A uma banda residente, onde se inclui o próprio Matthew E. White, juntaram-se compositores, arranjadores, secções de cordas e de metais. “Tendo acesso a esta maravilhosa comunidade musical, pensei que seria interessante pôr tudo sob o mesmo guarda-chuva”, explicava ao Ípsilon aquando da edição europeia de Big Inner. Para apresentação da editora ao mundo, escolheu ser ele mesmo a dar o primeiro. Dessa forma, caso algo corresse mal, seria ele, o fundador, o instigador, o principal responsável pelo falhanço. Correu tudo menos mal.

Álbum tão ambicioso quanto discreta é a voz de Matthew E. White, Big Inner foi apresentado como súmula de toda a grande música americana do século XX (entre 1915 e 1975, precisou o seu autor). Nele, canta-se amor com toque do veludo, suspira-se “Will you love me?” sobre harmonias delicadas e uma atenção ao detalhe que torna inevitável a resposta positiva. Isto, sem pôr de lado a pura fruição física do funk apontado à pista de dança, metais swingando, guitarra picando o ritmo, percussões a aumentar a sensação de luxúria musical.

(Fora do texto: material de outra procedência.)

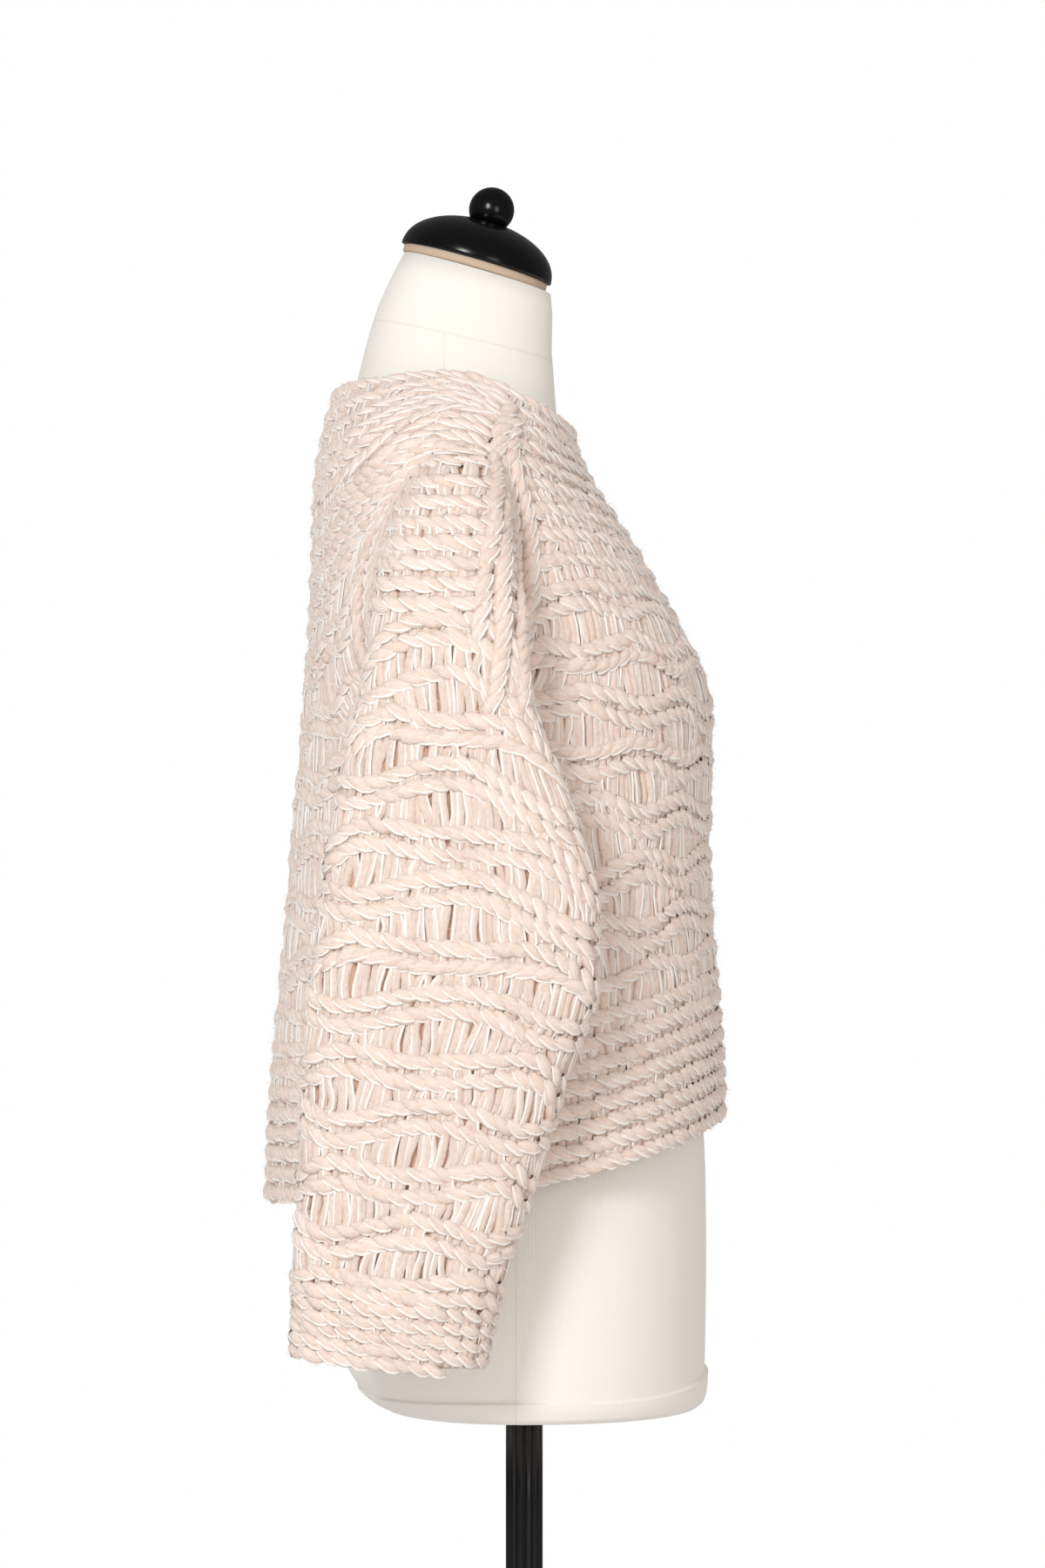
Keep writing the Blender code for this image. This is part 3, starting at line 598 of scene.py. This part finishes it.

Big Inner é um título com duas leituras. Podemos lê-lo também enquanto "Beginner" (“principiante”), mas nada nele denuncia a timidez dos primeiros passos. Matthew E. White, 31 anos, soube esperar o tempo certo. Quando lhe perguntámos porque demorara tanto a mostrar este seu lado de “cantautor” ancorado na soul, respondeu com um provérbio popular americano. “Não fales se não tens nada a dizer”. Ouvimo-lo agora porque descobriu o que dizer e como o dizer. O que canta é viagem à intimidade dos sentimentos. A música que toca é quase um manifesto que se impõe pela suavidade e elegância, não pela força da proclamação. “Isto é música americana”, declara. Percebeu que era esse o “manifesto” que queria lançar ao ouvir os tropicalistas brasileiros que tanto admira, homens como Tom Zé ou Caetano Veloso, que “formaram um movimento nacional muito proactivo” onde “a música folclórica” convivia “com a música clássica do século XX” – movimento através do qual declararam, precisamente, “Isto é música brasileira”.

Matthew E. White pegou na história da soul e da folk, em cantautores como Randy Newman ou na música saída na Califórnia na década de 1960, juntou uma série de bons conspiradores na sua Spacebomb e fez nasceu “Big Inner”. Foi um dos grandes discos de 2013. Esperam-se dois grandes concertos em 2014.